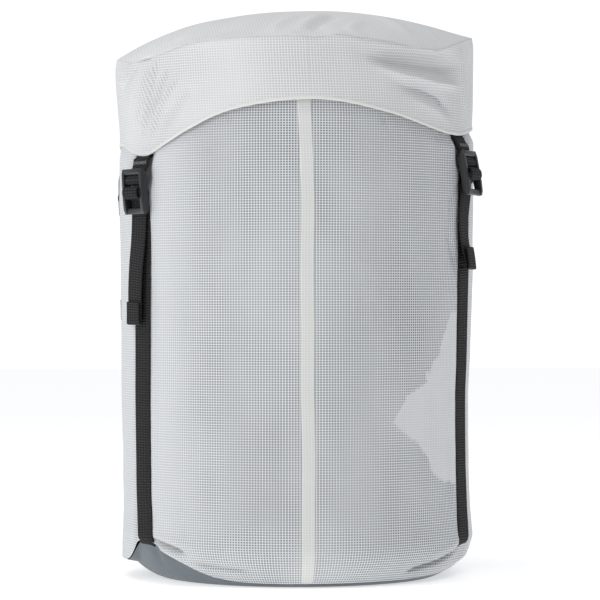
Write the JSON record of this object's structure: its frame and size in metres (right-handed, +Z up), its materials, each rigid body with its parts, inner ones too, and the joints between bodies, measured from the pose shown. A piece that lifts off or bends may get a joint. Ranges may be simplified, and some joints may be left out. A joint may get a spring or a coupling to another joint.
{
  "type": "compression sack",
  "caption": "Round fabric compression sack with a drawcord mouth, a domed cap and side straps with ladderlock buckles that pull the cap down to squeeze what is packed inside",
  "frame": {"origin": "middle of the base, on the surface that the sack stands on", "axes": "+Z up along the sack's axis; -Y is the front with the felled seam; +X is the right side seen from the front"},
  "size_m": [0.2582, 0.2556, 0.3974],
  "materials": {
    "white_ripstop": "thin translucent white ripstop, fine square grid",
    "ivory_binding": "ivory woven tape and felled seam",
    "coated_slate": "slate grey coated fabric, soft satin",
    "black_webbing": "charcoal black ribbed webbing",
    "black_plastic": "moulded black acetal, slightly glossy",
    "spring_steel": "bright drawn wire"
  },
  "bodies": {
    "sack": {"bottom_panel": "coated_slate", "body_tube": "white_ripstop", "front_seam": "ivory_binding", "strap_front_left": "black_webbing", "strap_front_right": "black_webbing", "strap_rear_left": "black_webbing", "strap_rear_right": "black_webbing"},
    "mouth": {"mouth_collar": "white_ripstop", "cord_channel": "white_ripstop", "drawcord": "black_webbing", "lock_barrel": "black_plastic", "lock_spring": "spring_steel"},
    "plunger": {"lock_plunger": "black_plastic"},
    "cap": {"cap_top": "white_ripstop", "cap_skirt": "white_ripstop", "cap_hem": "ivory_binding", "cap_strap_bartacks": "black_webbing", "cap_strap_front_left": "black_webbing", "cap_strap_front_right": "black_webbing", "cap_strap_rear_left": "black_webbing", "cap_strap_rear_right": "black_webbing"},
    "ladderlock_front_left": {"buckle_front_left": "black_plastic", "strap_loop_front_left": "black_webbing"},
    "ladderlock_front_right": {"buckle_front_right": "black_plastic", "strap_loop_front_right": "black_webbing"},
    "ladderlock_rear_left": {"buckle_rear_left": "black_plastic", "strap_loop_rear_left": "black_webbing"},
    "ladderlock_rear_right": {"buckle_rear_right": "black_plastic", "strap_loop_rear_right": "black_webbing"},
    "tail_front_left": {"strap_tail_front_left": "black_webbing"},
    "tail_front_right": {"strap_tail_front_right": "black_webbing"},
    "tail_rear_left": {"strap_tail_rear_left": "black_webbing"},
    "tail_rear_right": {"strap_tail_rear_right": "black_webbing"}
  },
  "joints": [
    {"name": "compress", "type": "slide", "parent": "sack", "child": "mouth", "axis": [0, 0, 1], "range_m": [-0.08, 0], "deforming": ["body_tube", "front_seam", "strap_front_left", "strap_front_right", "strap_rear_left", "strap_rear_right"]},
    {"name": "cap_lift", "type": "slide", "parent": "mouth", "child": "cap", "axis": [0, 0, 1], "range_m": [0, 0.04]},
    {"name": "cord_lock_press", "type": "slide", "parent": "mouth", "child": "plunger", "axis": [0, 0, 1], "range_m": [-0.003, 0], "stiffness_N_per_m": 300, "springref_m": 0.002, "deforming": ["lock_spring"]},
    {"name": "buckle_tilt_front_left", "type": "hinge", "parent": "cap", "child": "ladderlock_front_left", "pos_m": [-0.11563, -0.05765, 0.27415], "axis": [-0.4462, 0.8949, 0], "range_deg": [0, 25]},
    {"name": "buckle_tilt_front_right", "type": "hinge", "parent": "cap", "child": "ladderlock_front_right", "pos_m": [0.11563, -0.05765, 0.28731], "axis": [-0.4462, -0.8949, 0], "range_deg": [0, 25]},
    {"name": "buckle_tilt_rear_left", "type": "hinge", "parent": "cap", "child": "ladderlock_rear_left", "pos_m": [-0.11563, 0.05765, 0.27415], "axis": [0.4462, 0.8949, 0], "range_deg": [0, 25]},
    {"name": "buckle_tilt_rear_right", "type": "hinge", "parent": "cap", "child": "ladderlock_rear_right", "pos_m": [0.11563, 0.05765, 0.28731], "axis": [0.4462, -0.8949, 0], "range_deg": [0, 25]},
    {"name": "tail_run_front_left", "type": "slide", "parent": "cap", "child": "tail_front_left", "axis": [0, 0, 1], "range_m": [-0.08, 0]},
    {"name": "tail_run_front_right", "type": "slide", "parent": "cap", "child": "tail_front_right", "axis": [0, 0, 1], "range_m": [-0.08, 0]},
    {"name": "tail_run_rear_left", "type": "slide", "parent": "cap", "child": "tail_rear_left", "axis": [0, 0, 1], "range_m": [-0.08, 0]},
    {"name": "tail_run_rear_right", "type": "slide", "parent": "cap", "child": "tail_rear_right", "axis": [0, 0, 1], "range_m": [-0.08, 0]}
  ],
  "couplings": [
    {"joint": "tail_run_front_left", "follows": "compress", "ratio": 1},
    {"joint": "tail_run_front_right", "follows": "compress", "ratio": 1},
    {"joint": "tail_run_rear_left", "follows": "compress", "ratio": 1},
    {"joint": "tail_run_rear_right", "follows": "compress", "ratio": 1}
  ]
}
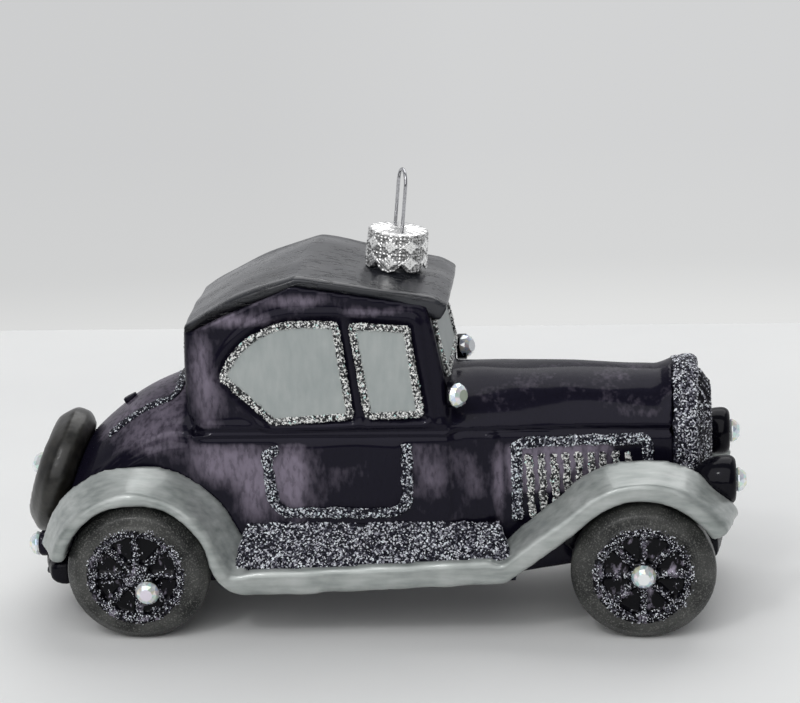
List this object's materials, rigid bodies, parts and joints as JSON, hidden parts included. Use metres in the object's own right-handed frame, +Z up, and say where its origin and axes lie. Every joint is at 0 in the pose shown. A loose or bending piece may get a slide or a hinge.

+ + +

WHAT THE EXERCISE ASKS >> Pull out all lines in the data above that include "origin".

ANSWER BELOW >>
  "frame": {"origin": "middle of the base, on the surface that the sack stands on", "axes": "+Z up along the sack's axis; -Y is the front with the felled seam; +X is the right side seen from the front"},
List this object's materials, rigid bodies, parts and joints as JSON, hidden parts included. Use metres in the object's own right-handed frame, +Z up, and say where its origin and axes lie. Every joint is at 0 in the pose shown. A loose or bending piece may get a slide or a hinge.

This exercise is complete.